::: Dataset extract :::

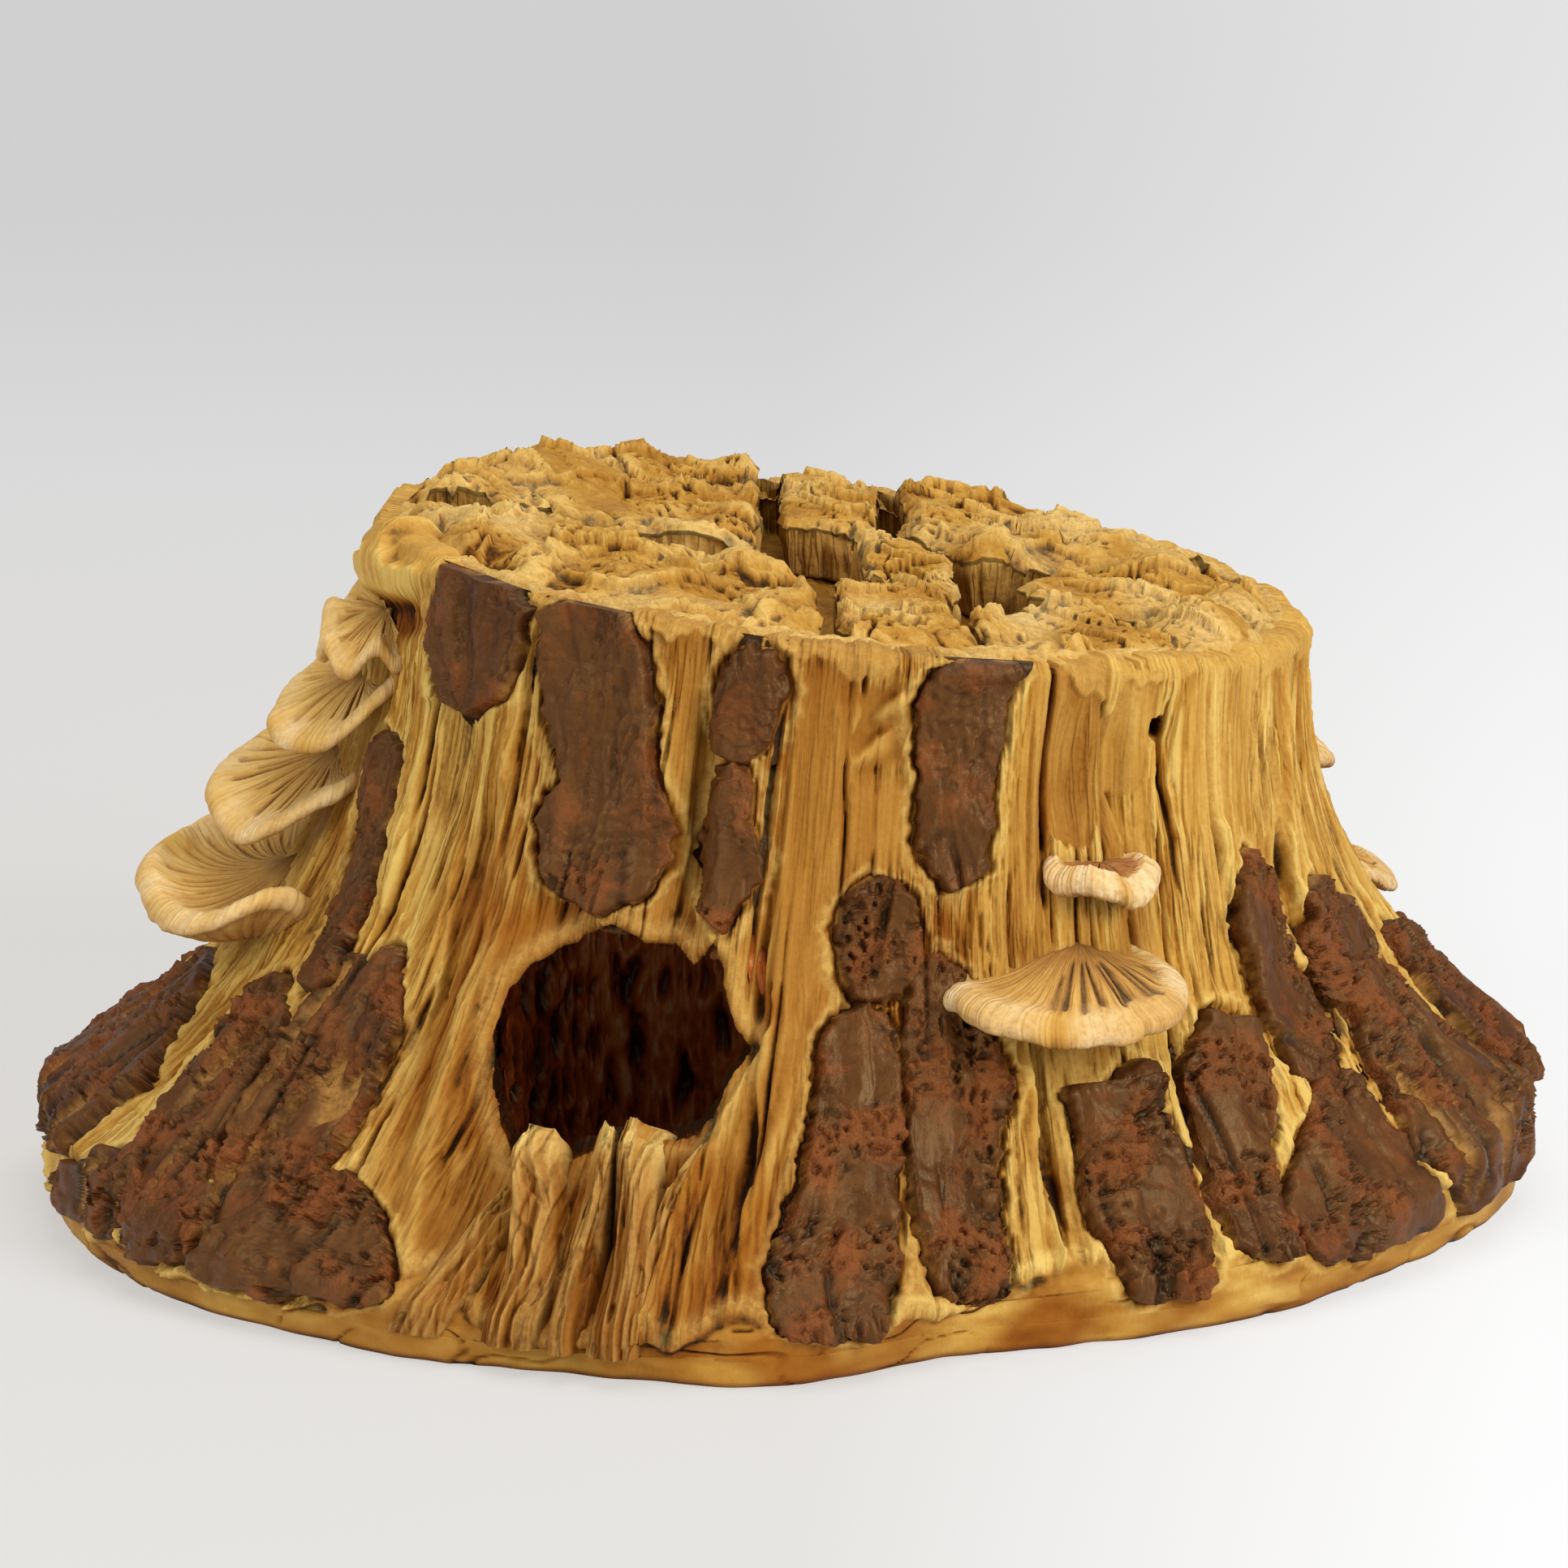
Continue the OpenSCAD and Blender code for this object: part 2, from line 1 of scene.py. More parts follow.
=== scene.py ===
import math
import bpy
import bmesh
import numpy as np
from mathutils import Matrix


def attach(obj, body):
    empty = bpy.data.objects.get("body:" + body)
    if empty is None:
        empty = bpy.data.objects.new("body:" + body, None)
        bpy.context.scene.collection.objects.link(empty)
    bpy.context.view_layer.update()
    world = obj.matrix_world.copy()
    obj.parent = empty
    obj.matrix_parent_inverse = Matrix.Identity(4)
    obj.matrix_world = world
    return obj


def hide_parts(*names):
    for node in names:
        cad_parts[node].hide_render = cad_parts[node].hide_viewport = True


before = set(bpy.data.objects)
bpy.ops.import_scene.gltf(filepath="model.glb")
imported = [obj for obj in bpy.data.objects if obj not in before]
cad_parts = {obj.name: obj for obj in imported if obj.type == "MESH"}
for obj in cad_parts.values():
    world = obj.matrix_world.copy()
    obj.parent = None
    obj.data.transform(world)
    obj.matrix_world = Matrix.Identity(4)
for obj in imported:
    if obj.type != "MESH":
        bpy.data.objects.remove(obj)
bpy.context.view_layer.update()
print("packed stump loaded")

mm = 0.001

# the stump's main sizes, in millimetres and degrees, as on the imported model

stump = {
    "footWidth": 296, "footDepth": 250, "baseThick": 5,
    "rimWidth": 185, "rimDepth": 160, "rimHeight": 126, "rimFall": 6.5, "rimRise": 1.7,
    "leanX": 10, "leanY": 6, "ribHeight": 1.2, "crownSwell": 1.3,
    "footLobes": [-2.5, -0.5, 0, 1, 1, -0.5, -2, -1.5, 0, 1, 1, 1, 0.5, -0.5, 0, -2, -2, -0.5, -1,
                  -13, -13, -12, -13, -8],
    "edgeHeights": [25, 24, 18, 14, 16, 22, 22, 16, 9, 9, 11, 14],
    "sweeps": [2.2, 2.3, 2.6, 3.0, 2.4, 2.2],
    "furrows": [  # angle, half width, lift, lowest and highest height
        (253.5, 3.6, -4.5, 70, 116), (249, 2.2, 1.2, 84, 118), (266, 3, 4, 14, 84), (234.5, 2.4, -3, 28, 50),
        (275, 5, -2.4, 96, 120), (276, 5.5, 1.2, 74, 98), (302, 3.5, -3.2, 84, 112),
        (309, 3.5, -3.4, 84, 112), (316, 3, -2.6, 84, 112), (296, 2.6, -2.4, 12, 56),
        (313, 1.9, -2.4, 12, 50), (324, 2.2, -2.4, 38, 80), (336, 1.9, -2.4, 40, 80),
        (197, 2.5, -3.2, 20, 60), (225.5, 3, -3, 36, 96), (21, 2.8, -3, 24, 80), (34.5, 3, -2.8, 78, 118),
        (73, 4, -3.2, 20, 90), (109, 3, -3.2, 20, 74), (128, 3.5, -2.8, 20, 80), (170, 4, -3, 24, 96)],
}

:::

What the task requires.
Write down the full listing again, exactly.

Expected output.
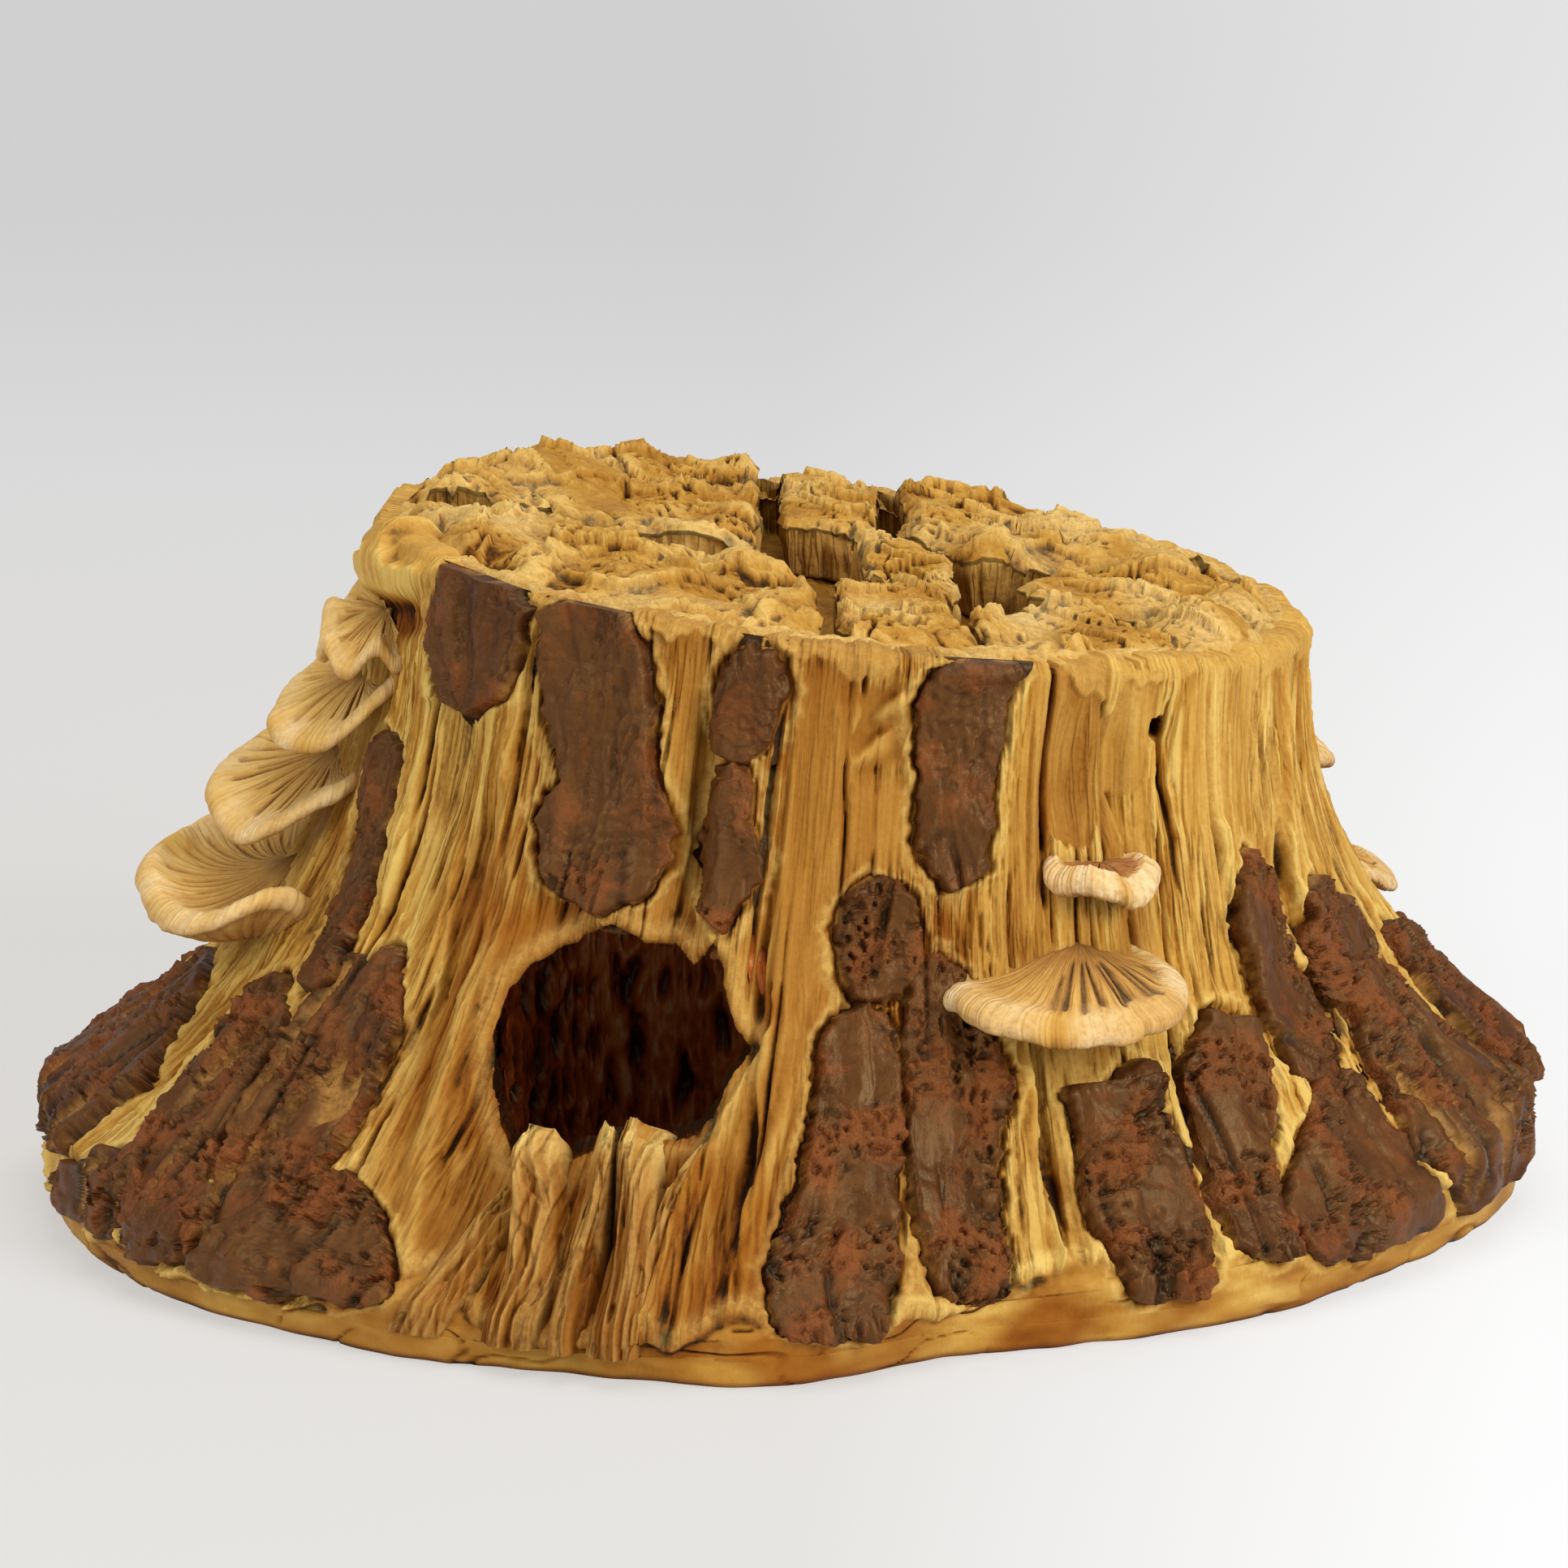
Continue the OpenSCAD and Blender code for this object: part 2, from line 1 of scene.py. More parts follow.
=== scene.py ===
import math
import bpy
import bmesh
import numpy as np
from mathutils import Matrix


def attach(obj, body):
    empty = bpy.data.objects.get("body:" + body)
    if empty is None:
        empty = bpy.data.objects.new("body:" + body, None)
        bpy.context.scene.collection.objects.link(empty)
    bpy.context.view_layer.update()
    world = obj.matrix_world.copy()
    obj.parent = empty
    obj.matrix_parent_inverse = Matrix.Identity(4)
    obj.matrix_world = world
    return obj


def hide_parts(*names):
    for node in names:
        cad_parts[node].hide_render = cad_parts[node].hide_viewport = True


before = set(bpy.data.objects)
bpy.ops.import_scene.gltf(filepath="model.glb")
imported = [obj for obj in bpy.data.objects if obj not in before]
cad_parts = {obj.name: obj for obj in imported if obj.type == "MESH"}
for obj in cad_parts.values():
    world = obj.matrix_world.copy()
    obj.parent = None
    obj.data.transform(world)
    obj.matrix_world = Matrix.Identity(4)
for obj in imported:
    if obj.type != "MESH":
        bpy.data.objects.remove(obj)
bpy.context.view_layer.update()
print("packed stump loaded")

mm = 0.001

# the stump's main sizes, in millimetres and degrees, as on the imported model

stump = {
    "footWidth": 296, "footDepth": 250, "baseThick": 5,
    "rimWidth": 185, "rimDepth": 160, "rimHeight": 126, "rimFall": 6.5, "rimRise": 1.7,
    "leanX": 10, "leanY": 6, "ribHeight": 1.2, "crownSwell": 1.3,
    "footLobes": [-2.5, -0.5, 0, 1, 1, -0.5, -2, -1.5, 0, 1, 1, 1, 0.5, -0.5, 0, -2, -2, -0.5, -1,
                  -13, -13, -12, -13, -8],
    "edgeHeights": [25, 24, 18, 14, 16, 22, 22, 16, 9, 9, 11, 14],
    "sweeps": [2.2, 2.3, 2.6, 3.0, 2.4, 2.2],
    "furrows": [  # angle, half width, lift, lowest and highest height
        (253.5, 3.6, -4.5, 70, 116), (249, 2.2, 1.2, 84, 118), (266, 3, 4, 14, 84), (234.5, 2.4, -3, 28, 50),
        (275, 5, -2.4, 96, 120), (276, 5.5, 1.2, 74, 98), (302, 3.5, -3.2, 84, 112),
        (309, 3.5, -3.4, 84, 112), (316, 3, -2.6, 84, 112), (296, 2.6, -2.4, 12, 56),
        (313, 1.9, -2.4, 12, 50), (324, 2.2, -2.4, 38, 80), (336, 1.9, -2.4, 40, 80),
        (197, 2.5, -3.2, 20, 60), (225.5, 3, -3, 36, 96), (21, 2.8, -3, 24, 80), (34.5, 3, -2.8, 78, 118),
        (73, 4, -3.2, 20, 90), (109, 3, -3.2, 20, 74), (128, 3.5, -2.8, 20, 80), (170, 4, -3, 24, 96)],
}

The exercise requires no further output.